The quick cut in deposit rates, accompanied by a slow reduction of lending rates, saw banks post a profit growth of 16.5 percent to Sh268.96 billion despite a tough economic environment.
The banks’ average spread – difference between lending and deposit rate - was 7.69 percent in December compared to 6.65 percent in February.
“Last year, we strategically reoriented our funding mix towards current and savings accounts. This led to a slight decline in [the growth of] our deposit book but lowered the funding costs,” said John Gachora, the managing director at NCBA.
The nine banks, including Stanbic Holdings, Absa Bank Kenya, Standard Chartered Bank Kenya, DTB Group and I&M Group, posted declines of up to 41.7 percent in interest expense during the year in review.
Cash-rich individuals and corporates who were benefiting from the high interest rates regime are now bound to look for new places to park their funds following the drop in rates.
Eager to lock in attractive yield rates, investors have flooded the bond markets amid rising liquidity.
Last year marked a shift from 2024 when banks had to raise deposit returns to 26-year highs of 11.48 percent to entice customers away from investing in government securities amid rising rates.
Interest expense on deposits for NCBA dropped the sharpest at 41.73 percent or Sh15.94 billion to Sh22.26 billion in the period it received an additional Sh29.85 billion deposits.
Equity Group saw a 26.4 percent or Sh12.79 billion drop to Sh35.68 billion despite customer deposits rising by Sh55.49 billion to Sh1.455 trillion. Over the same period, Stanbic Bank Kenya’s expense on deposits dropped by Sh10.34 billion or 49.2 percent to Sh10.66 billion as deposits grew by 19.4 percent to Sh384.2 billion.
The average price of loans closed December at 14.82 percent compared with 16.89 percent in a similar period in 2024. The mismatch in the pace of declines in deposit and lending rates widened banks’ margins to 7.69 percentage points at the end of December, being the highest in nine years.
Many banks were rejecting expensive deposits on the back of increased liquidity.
Standard Chartered Bank of Kenya, which was the only top lender to post a decline in deposit book (four percent to Sh283.45 billion), attributed this partly to locking out expensive deposits, even as its net interest income fell by 13 percent.
“The decline [in net interest income] has partially been mitigated by lower cost of funds on customer deposits driven by deliberate actions to reduce expensive deposits and growth in interest income from government securities on account of volume growth,” said Kariuki Ngari, the outgoing CEO at StanChart.
Banks argued that deposit rates responded faster to CBR cuts because lending rates embed longer-term risk assumptions, capital costs, and provisioning expectations among other considerations and not just the cost of funds.
Savers are looking at another year of reduced returns.

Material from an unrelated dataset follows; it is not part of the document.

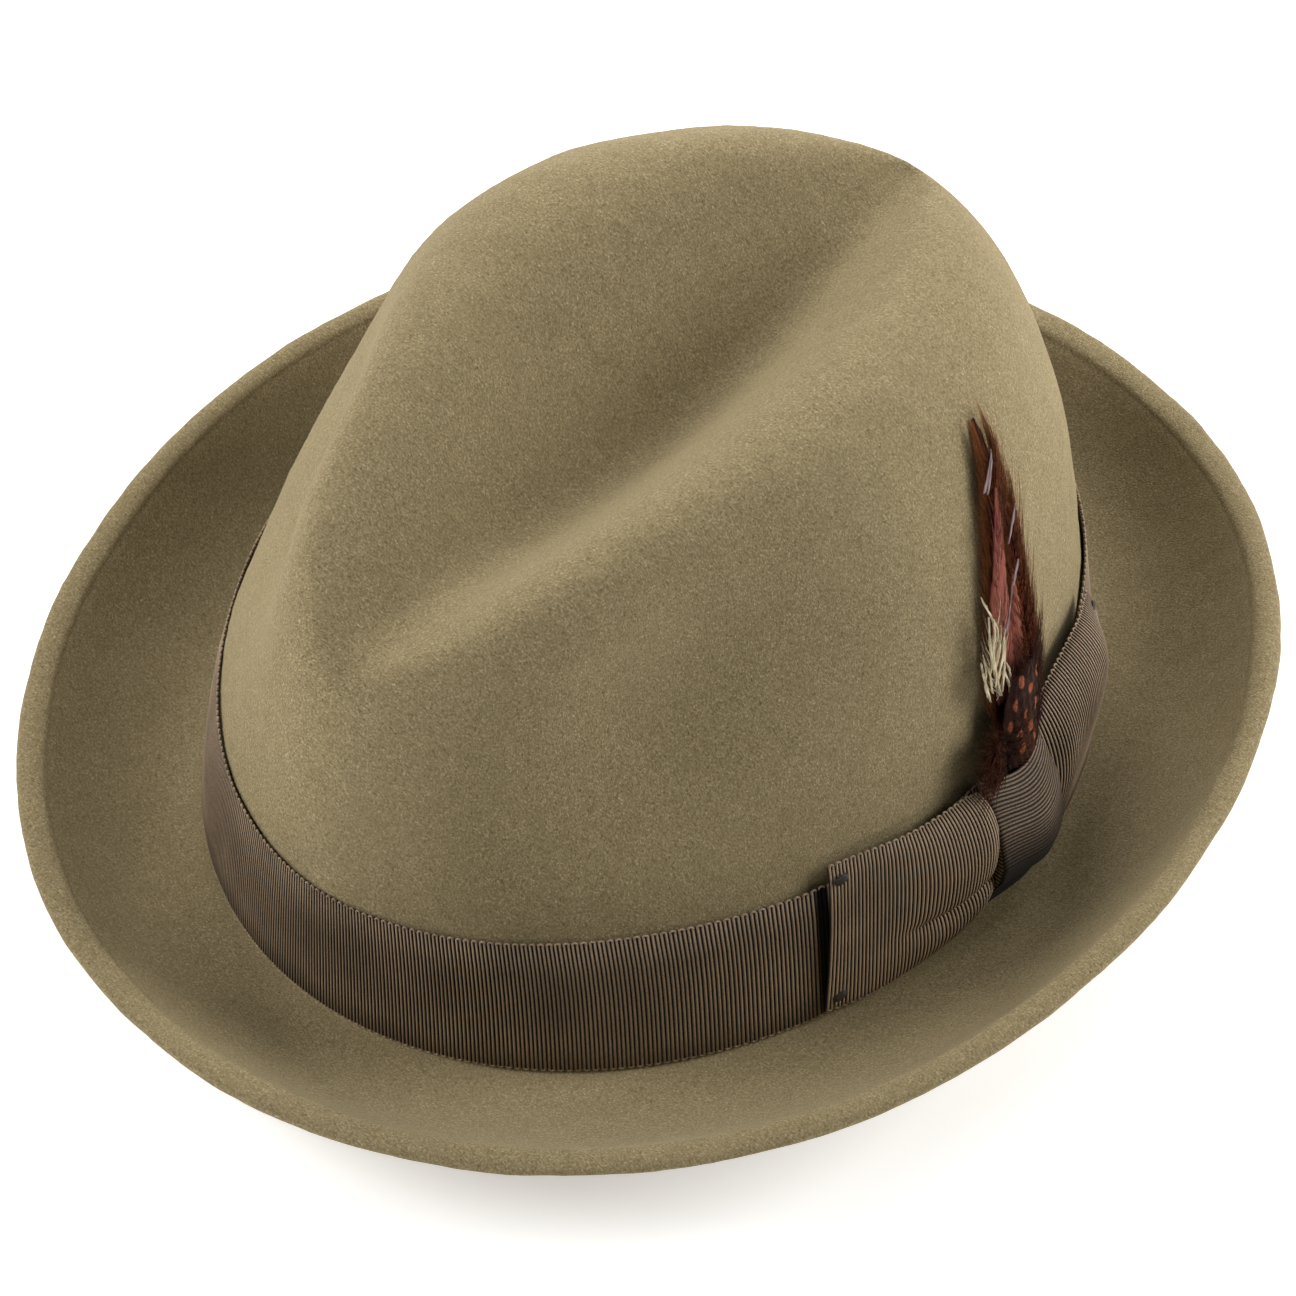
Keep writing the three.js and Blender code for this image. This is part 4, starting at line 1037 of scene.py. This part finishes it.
def camera():
    a, e, r = (math.radians(v) for v in (VIEW_AROUND, VIEW_UP, VIEW_ROLL))
    back = Vector((math.sin(a) * math.cos(e), -math.cos(a) * math.cos(e), math.sin(e)))
    right = Vector((math.cos(a), math.sin(a), 0))
    up = back.cross(right)
    right, up = right * math.cos(r) + up * math.sin(r), up * math.cos(r) - right * math.sin(r)
    eye = back * VIEW_DISTANCE + Vector(SHIFT * MM) + Vector((0, 0, FELT * MM))
    forward = (-back + right * (AIM[0] / FOCAL) + up * (AIM[1] / FOCAL)).normalized()
    right = forward.cross(up).normalized()
    up = right.cross(forward)
    data = bpy.data.cameras.new("camera")
    data.lens, data.sensor_width = FOCAL * SENSOR / IMAGE, SENSOR
    data.clip_start, data.clip_end = 0.05, 20
    cam = bpy.data.objects.new("camera", data)
    cam.matrix_world = Matrix(((right.x, up.x, -forward.x, eye.x), (right.y, up.y, -forward.y, eye.y),
                               (right.z, up.z, -forward.z, eye.z), (0, 0, 0, 1)))
    bpy.context.scene.collection.objects.link(cam)
    bpy.context.scene.camera = cam


def light(name, around, up, distance, size, power, color=(1, 1, 1)):
    data = bpy.data.lights.new(name, "AREA")
    data.shape, data.size, data.energy, data.color = "DISK", size, power, color
    obj = bpy.data.objects.new(name, data)
    a, e = math.radians(around), math.radians(up)
    place = Vector((math.sin(a) * math.cos(e), -math.cos(a) * math.cos(e), math.sin(e)))
    obj.location = place * distance + Vector((0, 0, 0.05))
    obj.rotation_mode = "QUATERNION"
    obj.rotation_quaternion = place.to_track_quat("Z", "Y")
    bpy.context.scene.collection.objects.link(obj)


def lights():
    world = bpy.data.worlds.new("studio")
    bpy.context.scene.world = world
    world.use_nodes = True
    world.node_tree.nodes["Background"].inputs[0].default_value = (1, 1, 1, 1)
    world.node_tree.nodes["Background"].inputs[1].default_value = 0.06
    light("back", 180, 30, 1.6, 0.9, 10)
    light("left", 270, 15, 1.6, 0.9, 2)
    light("front", 350, 45, 1.6, 0.9, 5)
    light("back_left", 225, 30, 1.6, 0.9, 17.5)
    light("front_left", 312, 33, 1.6, 0.9, 19.5)
    light("back_right", 135, 27, 1.6, 0.9, 24)


stage()
camera()
lights()
bpy.context.scene.view_settings.view_transform = "Standard"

Latest CBK data shows deposit rates have fallen further to 6.82 percent as of February this year, marking a 0.31 percentage points drop since December. Over the same period, lending rates have eased by 0.06 percentage points to 14.78 percent, expanding banks’ margin further.
At 6.82 percent, the returns on deposits trail those of bonds that are paying a range of 12-14 percent, money market funds that are offering up to 13 percent and the Nairobi Securities Exchange where year-to-date returns are at 12.4 percent.